--- What you will do ---
Quote the lines that run from the line containing "pieces = make_parts()" down to the line containing "for node in". Include both of those lines, reproduce each exactly, and omit everything else.

--- Records supplied ---
__________

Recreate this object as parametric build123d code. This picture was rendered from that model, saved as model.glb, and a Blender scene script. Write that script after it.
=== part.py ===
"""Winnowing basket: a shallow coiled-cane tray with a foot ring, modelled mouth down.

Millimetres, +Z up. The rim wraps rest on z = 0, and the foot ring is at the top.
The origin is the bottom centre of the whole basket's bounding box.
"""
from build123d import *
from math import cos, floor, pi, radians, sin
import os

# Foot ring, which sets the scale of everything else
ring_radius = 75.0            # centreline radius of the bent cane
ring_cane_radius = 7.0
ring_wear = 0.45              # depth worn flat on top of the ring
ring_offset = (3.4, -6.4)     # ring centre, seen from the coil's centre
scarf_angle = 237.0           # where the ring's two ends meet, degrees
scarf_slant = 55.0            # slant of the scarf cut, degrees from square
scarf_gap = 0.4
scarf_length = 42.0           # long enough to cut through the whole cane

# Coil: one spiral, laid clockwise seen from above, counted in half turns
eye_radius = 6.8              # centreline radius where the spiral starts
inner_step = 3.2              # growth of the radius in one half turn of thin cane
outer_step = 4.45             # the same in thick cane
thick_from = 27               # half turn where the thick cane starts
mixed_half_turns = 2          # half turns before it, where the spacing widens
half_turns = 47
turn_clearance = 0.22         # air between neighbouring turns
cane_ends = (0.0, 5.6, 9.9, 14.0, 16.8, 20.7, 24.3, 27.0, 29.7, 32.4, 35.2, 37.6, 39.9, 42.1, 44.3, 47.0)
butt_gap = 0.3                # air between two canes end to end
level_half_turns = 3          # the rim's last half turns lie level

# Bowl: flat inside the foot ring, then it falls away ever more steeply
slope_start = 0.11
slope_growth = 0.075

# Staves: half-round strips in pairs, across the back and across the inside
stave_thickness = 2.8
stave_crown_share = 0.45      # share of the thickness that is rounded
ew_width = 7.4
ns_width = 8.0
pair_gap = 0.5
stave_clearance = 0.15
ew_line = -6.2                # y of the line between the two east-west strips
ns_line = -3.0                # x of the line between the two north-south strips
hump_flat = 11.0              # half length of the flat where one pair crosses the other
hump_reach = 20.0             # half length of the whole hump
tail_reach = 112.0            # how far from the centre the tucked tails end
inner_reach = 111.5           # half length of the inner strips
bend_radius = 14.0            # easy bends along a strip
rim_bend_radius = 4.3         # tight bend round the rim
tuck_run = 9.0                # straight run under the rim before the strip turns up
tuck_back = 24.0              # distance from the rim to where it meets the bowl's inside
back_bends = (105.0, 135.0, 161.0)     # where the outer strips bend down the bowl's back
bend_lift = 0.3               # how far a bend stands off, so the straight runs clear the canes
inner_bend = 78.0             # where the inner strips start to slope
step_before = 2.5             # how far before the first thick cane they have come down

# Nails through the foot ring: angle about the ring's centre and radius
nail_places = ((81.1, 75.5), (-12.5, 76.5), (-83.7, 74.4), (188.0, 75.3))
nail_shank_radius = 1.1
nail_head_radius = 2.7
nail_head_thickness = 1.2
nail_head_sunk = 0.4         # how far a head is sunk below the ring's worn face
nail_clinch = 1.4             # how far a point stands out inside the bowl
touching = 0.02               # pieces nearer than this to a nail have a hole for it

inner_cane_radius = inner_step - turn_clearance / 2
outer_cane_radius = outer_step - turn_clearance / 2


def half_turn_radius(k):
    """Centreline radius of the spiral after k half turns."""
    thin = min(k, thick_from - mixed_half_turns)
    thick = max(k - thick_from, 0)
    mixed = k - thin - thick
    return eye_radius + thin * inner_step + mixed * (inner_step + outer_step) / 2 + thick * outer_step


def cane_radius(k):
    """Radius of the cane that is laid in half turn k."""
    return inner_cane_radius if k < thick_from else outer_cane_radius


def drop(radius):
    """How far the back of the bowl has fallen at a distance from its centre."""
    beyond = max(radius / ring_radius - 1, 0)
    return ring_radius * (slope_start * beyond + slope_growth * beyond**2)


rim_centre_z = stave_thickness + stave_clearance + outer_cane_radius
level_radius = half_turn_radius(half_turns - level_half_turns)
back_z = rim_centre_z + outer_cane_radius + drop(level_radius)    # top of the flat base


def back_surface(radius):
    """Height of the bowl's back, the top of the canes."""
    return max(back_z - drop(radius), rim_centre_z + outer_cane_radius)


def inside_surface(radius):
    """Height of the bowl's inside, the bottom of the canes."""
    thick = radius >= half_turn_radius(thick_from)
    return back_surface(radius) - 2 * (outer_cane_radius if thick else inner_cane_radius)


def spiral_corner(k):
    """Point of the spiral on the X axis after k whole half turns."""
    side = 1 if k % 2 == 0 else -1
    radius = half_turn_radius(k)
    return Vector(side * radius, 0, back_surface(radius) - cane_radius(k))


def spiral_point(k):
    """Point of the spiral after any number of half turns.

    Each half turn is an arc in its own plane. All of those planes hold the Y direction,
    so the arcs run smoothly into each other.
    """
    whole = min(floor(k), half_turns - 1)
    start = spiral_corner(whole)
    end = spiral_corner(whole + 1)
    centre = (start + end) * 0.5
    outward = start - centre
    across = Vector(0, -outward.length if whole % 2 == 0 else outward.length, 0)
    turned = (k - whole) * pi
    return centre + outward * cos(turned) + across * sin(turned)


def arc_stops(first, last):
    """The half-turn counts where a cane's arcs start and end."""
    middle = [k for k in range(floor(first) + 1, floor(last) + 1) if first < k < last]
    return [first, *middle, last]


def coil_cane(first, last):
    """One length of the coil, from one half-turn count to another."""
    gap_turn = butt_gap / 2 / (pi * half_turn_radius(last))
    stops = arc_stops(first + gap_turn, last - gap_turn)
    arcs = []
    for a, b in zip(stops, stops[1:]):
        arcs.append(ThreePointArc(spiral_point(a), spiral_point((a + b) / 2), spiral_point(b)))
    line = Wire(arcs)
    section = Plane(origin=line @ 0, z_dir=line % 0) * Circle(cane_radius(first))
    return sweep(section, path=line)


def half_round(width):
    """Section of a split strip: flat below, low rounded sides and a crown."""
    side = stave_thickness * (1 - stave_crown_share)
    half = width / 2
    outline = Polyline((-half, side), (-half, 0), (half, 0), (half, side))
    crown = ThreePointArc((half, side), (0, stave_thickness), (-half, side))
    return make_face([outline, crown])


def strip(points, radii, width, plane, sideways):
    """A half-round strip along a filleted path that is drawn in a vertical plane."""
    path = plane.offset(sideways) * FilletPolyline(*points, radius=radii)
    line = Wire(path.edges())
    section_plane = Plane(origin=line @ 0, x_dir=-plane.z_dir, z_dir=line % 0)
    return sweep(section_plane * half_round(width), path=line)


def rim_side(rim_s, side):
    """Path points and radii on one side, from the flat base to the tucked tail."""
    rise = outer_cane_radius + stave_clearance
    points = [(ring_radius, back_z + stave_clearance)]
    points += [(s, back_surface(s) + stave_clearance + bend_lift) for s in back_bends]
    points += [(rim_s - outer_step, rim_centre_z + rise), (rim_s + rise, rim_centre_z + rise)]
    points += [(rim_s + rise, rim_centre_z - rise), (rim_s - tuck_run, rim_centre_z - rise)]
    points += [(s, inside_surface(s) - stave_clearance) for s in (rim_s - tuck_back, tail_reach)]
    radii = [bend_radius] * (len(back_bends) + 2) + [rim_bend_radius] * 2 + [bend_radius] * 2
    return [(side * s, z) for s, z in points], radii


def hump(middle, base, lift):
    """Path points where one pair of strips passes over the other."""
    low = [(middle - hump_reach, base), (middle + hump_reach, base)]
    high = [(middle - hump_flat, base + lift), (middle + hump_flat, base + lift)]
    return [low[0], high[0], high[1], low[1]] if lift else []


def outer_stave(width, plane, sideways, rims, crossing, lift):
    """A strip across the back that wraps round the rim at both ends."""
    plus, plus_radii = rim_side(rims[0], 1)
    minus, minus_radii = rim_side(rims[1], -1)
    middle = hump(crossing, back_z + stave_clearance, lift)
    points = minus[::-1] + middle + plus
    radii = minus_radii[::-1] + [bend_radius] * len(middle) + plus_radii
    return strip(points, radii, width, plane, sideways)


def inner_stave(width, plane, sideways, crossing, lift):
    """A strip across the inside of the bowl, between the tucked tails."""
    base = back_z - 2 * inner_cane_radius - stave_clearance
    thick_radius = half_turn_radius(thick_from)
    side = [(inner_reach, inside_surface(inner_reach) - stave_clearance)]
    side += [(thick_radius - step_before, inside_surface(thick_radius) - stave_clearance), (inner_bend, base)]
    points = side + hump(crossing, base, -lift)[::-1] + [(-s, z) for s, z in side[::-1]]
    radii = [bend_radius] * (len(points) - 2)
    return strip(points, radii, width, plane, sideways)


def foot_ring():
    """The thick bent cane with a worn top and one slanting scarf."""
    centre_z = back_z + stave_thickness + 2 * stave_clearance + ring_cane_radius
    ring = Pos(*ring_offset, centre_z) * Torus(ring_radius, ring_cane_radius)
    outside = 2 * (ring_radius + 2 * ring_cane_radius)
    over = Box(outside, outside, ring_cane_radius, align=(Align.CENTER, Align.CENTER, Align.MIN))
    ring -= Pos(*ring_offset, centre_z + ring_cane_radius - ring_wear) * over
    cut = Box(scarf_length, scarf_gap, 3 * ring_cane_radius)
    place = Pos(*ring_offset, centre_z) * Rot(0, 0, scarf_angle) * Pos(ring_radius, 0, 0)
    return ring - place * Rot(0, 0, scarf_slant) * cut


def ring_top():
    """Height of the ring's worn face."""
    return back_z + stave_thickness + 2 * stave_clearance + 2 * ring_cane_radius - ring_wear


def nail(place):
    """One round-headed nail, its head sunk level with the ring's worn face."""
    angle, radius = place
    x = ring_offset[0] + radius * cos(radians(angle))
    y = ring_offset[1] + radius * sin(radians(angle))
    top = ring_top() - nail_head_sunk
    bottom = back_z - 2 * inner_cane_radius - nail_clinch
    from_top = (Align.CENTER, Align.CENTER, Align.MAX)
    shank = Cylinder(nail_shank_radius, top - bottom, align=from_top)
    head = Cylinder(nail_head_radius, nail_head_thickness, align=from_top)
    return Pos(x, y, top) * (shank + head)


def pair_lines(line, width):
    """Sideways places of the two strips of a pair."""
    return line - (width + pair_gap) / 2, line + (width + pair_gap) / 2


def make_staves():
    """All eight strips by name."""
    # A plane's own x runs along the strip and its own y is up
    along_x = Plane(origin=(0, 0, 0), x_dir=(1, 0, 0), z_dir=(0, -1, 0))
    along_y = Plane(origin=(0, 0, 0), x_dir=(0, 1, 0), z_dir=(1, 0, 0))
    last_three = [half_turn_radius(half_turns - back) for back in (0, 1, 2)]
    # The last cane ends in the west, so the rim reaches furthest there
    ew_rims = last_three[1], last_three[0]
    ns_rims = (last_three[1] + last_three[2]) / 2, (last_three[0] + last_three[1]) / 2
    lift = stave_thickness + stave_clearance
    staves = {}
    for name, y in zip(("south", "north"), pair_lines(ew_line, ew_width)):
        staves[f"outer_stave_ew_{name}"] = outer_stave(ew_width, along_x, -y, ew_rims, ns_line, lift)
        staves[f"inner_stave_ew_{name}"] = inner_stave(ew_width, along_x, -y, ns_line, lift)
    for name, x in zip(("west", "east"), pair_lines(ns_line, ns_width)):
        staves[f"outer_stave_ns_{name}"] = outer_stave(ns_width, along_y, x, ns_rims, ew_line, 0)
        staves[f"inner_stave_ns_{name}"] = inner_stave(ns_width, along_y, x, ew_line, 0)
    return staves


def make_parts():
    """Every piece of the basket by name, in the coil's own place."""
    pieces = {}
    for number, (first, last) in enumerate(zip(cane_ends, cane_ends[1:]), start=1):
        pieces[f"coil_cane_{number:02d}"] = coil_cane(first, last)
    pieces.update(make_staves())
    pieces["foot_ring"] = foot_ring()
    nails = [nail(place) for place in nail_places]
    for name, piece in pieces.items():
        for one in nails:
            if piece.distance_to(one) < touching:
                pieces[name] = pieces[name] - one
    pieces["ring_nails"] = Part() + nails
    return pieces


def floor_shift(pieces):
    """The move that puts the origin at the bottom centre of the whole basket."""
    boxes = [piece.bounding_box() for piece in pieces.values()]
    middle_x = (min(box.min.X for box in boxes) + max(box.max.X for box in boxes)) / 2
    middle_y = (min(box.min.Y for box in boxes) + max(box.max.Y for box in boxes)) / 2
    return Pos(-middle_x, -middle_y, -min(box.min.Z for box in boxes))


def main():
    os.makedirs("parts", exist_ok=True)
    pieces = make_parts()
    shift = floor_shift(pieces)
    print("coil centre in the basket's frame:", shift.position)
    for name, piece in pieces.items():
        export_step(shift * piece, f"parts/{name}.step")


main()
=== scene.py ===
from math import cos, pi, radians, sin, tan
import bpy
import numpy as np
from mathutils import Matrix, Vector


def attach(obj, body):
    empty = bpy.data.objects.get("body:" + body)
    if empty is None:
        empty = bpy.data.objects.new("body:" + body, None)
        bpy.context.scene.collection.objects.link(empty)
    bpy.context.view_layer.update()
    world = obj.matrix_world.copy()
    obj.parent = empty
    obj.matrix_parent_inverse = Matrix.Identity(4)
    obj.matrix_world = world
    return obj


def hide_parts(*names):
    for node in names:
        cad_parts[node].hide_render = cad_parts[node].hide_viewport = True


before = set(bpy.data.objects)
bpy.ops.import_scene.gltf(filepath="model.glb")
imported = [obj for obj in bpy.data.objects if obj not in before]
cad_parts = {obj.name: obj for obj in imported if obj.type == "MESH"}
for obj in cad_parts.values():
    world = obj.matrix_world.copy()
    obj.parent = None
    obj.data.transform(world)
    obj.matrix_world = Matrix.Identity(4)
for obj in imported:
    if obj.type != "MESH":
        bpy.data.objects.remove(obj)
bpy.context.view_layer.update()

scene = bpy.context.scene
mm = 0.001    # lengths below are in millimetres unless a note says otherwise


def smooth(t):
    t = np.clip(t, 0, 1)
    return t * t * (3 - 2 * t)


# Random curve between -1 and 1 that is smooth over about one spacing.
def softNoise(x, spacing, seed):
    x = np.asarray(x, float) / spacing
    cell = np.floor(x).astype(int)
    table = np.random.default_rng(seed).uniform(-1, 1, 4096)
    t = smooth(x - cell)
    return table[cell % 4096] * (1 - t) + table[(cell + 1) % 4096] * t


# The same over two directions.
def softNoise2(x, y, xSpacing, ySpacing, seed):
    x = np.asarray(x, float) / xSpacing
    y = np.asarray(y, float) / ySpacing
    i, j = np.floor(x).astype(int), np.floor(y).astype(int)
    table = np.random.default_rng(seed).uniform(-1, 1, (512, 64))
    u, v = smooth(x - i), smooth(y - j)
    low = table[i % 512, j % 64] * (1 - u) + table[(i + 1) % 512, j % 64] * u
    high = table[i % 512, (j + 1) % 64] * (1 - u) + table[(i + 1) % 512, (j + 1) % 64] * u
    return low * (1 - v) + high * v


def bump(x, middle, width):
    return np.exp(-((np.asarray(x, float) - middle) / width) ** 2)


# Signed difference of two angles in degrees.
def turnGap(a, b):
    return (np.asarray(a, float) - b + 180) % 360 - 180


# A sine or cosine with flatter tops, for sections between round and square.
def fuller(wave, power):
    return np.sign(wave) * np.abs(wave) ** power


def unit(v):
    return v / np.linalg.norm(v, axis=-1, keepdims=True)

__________

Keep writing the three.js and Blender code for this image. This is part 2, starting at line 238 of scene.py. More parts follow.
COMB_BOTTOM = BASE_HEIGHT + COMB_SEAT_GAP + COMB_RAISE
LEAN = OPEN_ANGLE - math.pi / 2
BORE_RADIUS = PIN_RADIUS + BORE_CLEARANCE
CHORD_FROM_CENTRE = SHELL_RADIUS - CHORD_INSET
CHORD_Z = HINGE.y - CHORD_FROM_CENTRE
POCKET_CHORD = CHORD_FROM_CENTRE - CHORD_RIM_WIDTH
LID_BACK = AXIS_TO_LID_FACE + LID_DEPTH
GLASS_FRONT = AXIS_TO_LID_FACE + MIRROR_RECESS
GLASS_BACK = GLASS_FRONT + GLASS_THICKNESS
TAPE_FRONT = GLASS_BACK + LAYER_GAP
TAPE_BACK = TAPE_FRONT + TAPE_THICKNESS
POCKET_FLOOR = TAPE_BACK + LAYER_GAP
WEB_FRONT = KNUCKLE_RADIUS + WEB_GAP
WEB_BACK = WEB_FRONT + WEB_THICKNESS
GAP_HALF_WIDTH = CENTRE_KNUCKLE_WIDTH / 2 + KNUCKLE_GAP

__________

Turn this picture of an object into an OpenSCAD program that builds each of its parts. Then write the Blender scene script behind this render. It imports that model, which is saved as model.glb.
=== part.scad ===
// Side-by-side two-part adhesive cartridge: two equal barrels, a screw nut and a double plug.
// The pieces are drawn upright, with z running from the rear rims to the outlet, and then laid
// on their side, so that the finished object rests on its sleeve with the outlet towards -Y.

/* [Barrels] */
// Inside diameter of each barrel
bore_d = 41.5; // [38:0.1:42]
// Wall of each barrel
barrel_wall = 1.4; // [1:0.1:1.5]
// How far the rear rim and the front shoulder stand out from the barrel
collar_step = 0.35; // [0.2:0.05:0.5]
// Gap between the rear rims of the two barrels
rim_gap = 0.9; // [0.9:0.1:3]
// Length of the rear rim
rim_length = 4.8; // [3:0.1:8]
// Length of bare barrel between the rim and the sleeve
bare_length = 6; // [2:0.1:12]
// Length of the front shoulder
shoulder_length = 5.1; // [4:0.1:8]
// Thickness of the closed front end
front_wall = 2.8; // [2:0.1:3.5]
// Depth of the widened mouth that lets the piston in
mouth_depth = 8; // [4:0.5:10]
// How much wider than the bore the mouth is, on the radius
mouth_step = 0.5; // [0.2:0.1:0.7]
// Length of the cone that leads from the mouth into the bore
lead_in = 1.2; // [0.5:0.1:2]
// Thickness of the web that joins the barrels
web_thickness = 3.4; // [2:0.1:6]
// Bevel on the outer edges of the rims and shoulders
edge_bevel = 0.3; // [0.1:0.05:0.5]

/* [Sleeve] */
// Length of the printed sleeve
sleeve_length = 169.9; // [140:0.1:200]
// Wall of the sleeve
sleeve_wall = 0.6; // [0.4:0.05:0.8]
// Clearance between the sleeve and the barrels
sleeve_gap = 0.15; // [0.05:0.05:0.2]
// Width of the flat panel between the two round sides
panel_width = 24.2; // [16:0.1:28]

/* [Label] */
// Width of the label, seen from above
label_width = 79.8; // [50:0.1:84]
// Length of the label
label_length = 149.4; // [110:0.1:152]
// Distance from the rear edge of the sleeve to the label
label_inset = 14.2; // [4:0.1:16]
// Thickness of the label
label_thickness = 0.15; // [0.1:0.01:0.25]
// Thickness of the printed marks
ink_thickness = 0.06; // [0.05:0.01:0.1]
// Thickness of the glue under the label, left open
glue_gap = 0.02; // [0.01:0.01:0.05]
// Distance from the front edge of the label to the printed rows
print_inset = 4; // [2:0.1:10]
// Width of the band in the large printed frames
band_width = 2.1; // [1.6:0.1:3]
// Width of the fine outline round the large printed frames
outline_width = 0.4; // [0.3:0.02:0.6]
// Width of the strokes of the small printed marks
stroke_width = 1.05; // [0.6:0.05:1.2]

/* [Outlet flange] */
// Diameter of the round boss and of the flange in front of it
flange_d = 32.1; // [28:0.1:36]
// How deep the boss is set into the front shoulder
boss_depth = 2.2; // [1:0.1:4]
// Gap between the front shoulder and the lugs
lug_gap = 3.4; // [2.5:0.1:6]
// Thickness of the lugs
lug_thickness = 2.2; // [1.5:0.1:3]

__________

--- Result below ---
    pieces = make_parts()
    shift = floor_shift(pieces)
    print("coil centre in the basket's frame:", shift.position)
    for name, piece in pieces.items():
        export_step(shift * piece, f"parts/{name}.step")


main()
=== scene.py ===
from math import cos, pi, radians, sin, tan
import bpy
import numpy as np
from mathutils import Matrix, Vector


def attach(obj, body):
    empty = bpy.data.objects.get("body:" + body)
    if empty is None:
        empty = bpy.data.objects.new("body:" + body, None)
        bpy.context.scene.collection.objects.link(empty)
    bpy.context.view_layer.update()
    world = obj.matrix_world.copy()
    obj.parent = empty
    obj.matrix_parent_inverse = Matrix.Identity(4)
    obj.matrix_world = world
    return obj


def hide_parts(*names):
    for node in names:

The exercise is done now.